January 23, 1973: Alexander Onassis, son of Aristotle, tragically dies at the tender age of 24

Alexander Onassis Aristotle Onassis

Alexander Socrates Onassis, the New York City-born son of Aristotle Onassis, was born on April 30, 1948 but tragically died at the young age of 24 on January 23, 1973 in Athens. The American-born businessman was the son of the Greek shipping magnate Aristotle Onassis and his first wife Tina Livanos.

Alexander was named after his father's uncle, who was hanged by a Turkish military tribunal during their sacking of Smyrna in September 1922.

He and his sister Christina Onassis were upset by his father's marriage to Jacqueline Kennedy, and he was credited with attempting to improve the relationship between his father and Stavros Niarchos.

The young Onassis was not formally educated and worked for several years for his father at his headquarters in Monaco. Alexander earned a modest salary of $12,000 working for his father despite his father's great wealth.

Alexander was not an enthusiastic employee. A fellow employee said that he seemed in no "great hurry to prove himself an Onassis." Onassis also described himself as never having spent a day not "intimidated by the old man's wealth."

Alexander Onassis, Aristotle Onassis, Onassis

The relationship between him and his father experienced tensions as a result of his secret relationship with British model Fiona Campbell-Walter, former wife of Hans Heinrich, Baron Thyssen-Bornemisza de Kászon.

He was later appointed the head of Olympic Aviation, a Greek regional airline owned by his father.

Alexander had taken his first flying lesson in 1967 and had accrued 1,500 flying hours by the time of his death. His poor eyesight meant that he could not hold an air transport license, but could possess an air commercial license, allowing him to fly light planes and air taxis for emergency medical cases.

He tragically died on January 23, 1973, at the age of 24, from injuries sustained the previous day when his personal Piaggio P.136L-2 amphibious airplane, in which he was a passenger, crashed at Hellinikon International Airport in Athens. Alexander was instructing a potential new pilot of the plane, Donald McCusker, at the time of the crash, in his role as President of Olympic Aviation.

Alexander and McCusker were accompanied by Donald McGregor, Onassis's regular pilot, who was recovering from an eye infection. A few seconds after takeoff from runway 33, the plane's right wing dropped and stayed down, and the plane crashed shortly after losing balance, in a flight lasting no more than 15 seconds.

McCusker and the other pilot both suffered serious injuries in the crash. The trio had planned to practice amphibious landings between the Saronic Gulf islands of Aegina and Poros after takeoff.

The day after the crash, Alexander's father and stepmother arrived from New York at the hospital where Alexander was being treated. The couple were accompanied by an American neurosurgeon. Alexander's mother arrived from Switzerland with her husband, Stavros Niarchos.

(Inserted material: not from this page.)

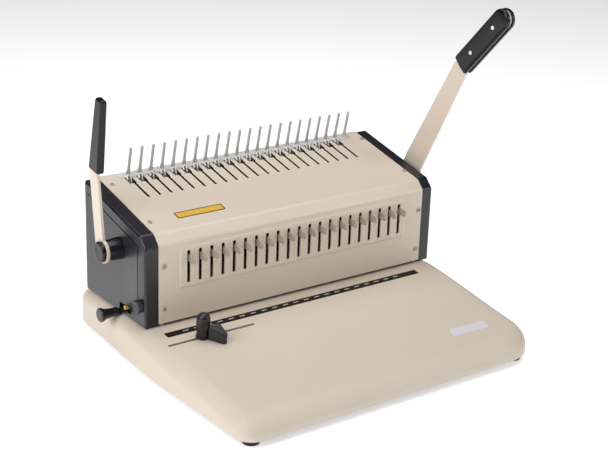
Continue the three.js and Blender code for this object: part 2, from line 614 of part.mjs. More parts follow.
// ---- punch carriage: pressure bar, 21 punches, two arms under the cams ----
const armTop = camCentre[1] - CAM_R - CAM_GAP;
const carriagePieces = [
  box(-171, 169.6, 8, 22.5, 54, 80),
  box(-177.6, 176.2, 12, 22, 58, 79),
  box(-151, -138, 12, 78, 47, armTop),
  box(138, 151, 12, 78, 47, armTop),
];
for (const k of HOLE_LIST) {
  carriagePieces.push(box(holeX(k) - PUNCH_SIZE[0] / 2, holeX(k) + PUNCH_SIZE[0] / 2,
    12.5 - PUNCH_SIZE[1] / 2, 12.5 + PUNCH_SIZE[1] / 2, 4.3, 60));
}
place("punch_carriage", cut(
  join(...carriagePieces),
  ...HOLE_LIST.map((k) => box(holeX(k) - PIN.width / 2 - 0.3, holeX(k) + PIN.width / 2 + 0.3,
    7, PIN.y[1] + 0.8, PIN.z[0] - 0.3, PIN.z[1] + 0.3)),
), "dark_steel");

// ---- pull-out pins, one per punch: pulled forward, that punch is not driven ----
const pinOutline = [];
{
  const [z0, z1] = PIN.z;
  const [y0, y1] = PIN.y;
  pinOutline.push([y1, z0], [y1, z1], [y0 + PIN.tip, z1], [y0 + 0.8, z1 - 1.6], [y0, (z0 + z1) / 2],
    [y0 + 0.8, z0 + 1.6], [y0 + PIN.tip, z0]);
}
for (const k of HOLE_LIST) {
  place(`die_pin_${String(k).padStart(2, "0")}`,
    prismX(pinOutline, holeX(k) - PIN.width / 2, holeX(k) + PIN.width / 2), "steel");
}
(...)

Alexander Onassis & Odile Rubirosa

Aristotle had also flown the English neurosurgeon Alan Richardson from London to Athens, but Richardson later told Onassis that Alexander had no chance of surviving his injuries.

Aristotle Onassis considered having his son's body cryogenically frozen with the Life Extension Society, but was persuaded against it, and he was embalmed by Desmond Henley.

Alexander Onassis was buried next to the chapel on his father's private Ionian island of Skorpios.

Reports into the crash by the Greek Air Force, and an independent investigator hired by Onassis, the Englishman Alan Hunter, concluded that it had occurred as a result of the reversing of the aileron connecting cables during the installation of a new control column.

This cause was disputed by McGregor who believed that the wake turbulence from an Air France Boeing 727 that had taken off before them had caused the crash.

Less than a month after Alexander's death, McCusker had manslaughter proceedings initiated against him by the public prosecutor of Athens in connection with the crash. Six people were also charged over Onassis's death in January 1974, with their indictment indicating that faulty controls had been fitted to his plane.

In December 1974, in a paid advertisement, Aristotle Onassis announced his offering of a $1,000,000 reward (equivalent to $5.495 million in 2021) for proof that his son's death had been as a result of "deliberate action" as opposed to the cause of negligence, the conclusion reached by the official inquiry.

All charges relating to the crash were later dropped, and McCusker was awarded $800,000 in 1978 by Olympic Airways, three years after Aristotle Onassis's death.

Onassis had refused to believe that his son's death was an accident, believing it was due to the machinations of the United States Central Intelligence Agency (CIA) and the leader of the Greek military junta, Georgios Papadopoulos.

Alexander's death had a profound effect on his father, who never fully recovered from the loss of his son. Aristotle Onassis sought to sell Olympic Airways after his son's death, and died two years later in March 1975. Onassis was buried alongside his son on Skorpios.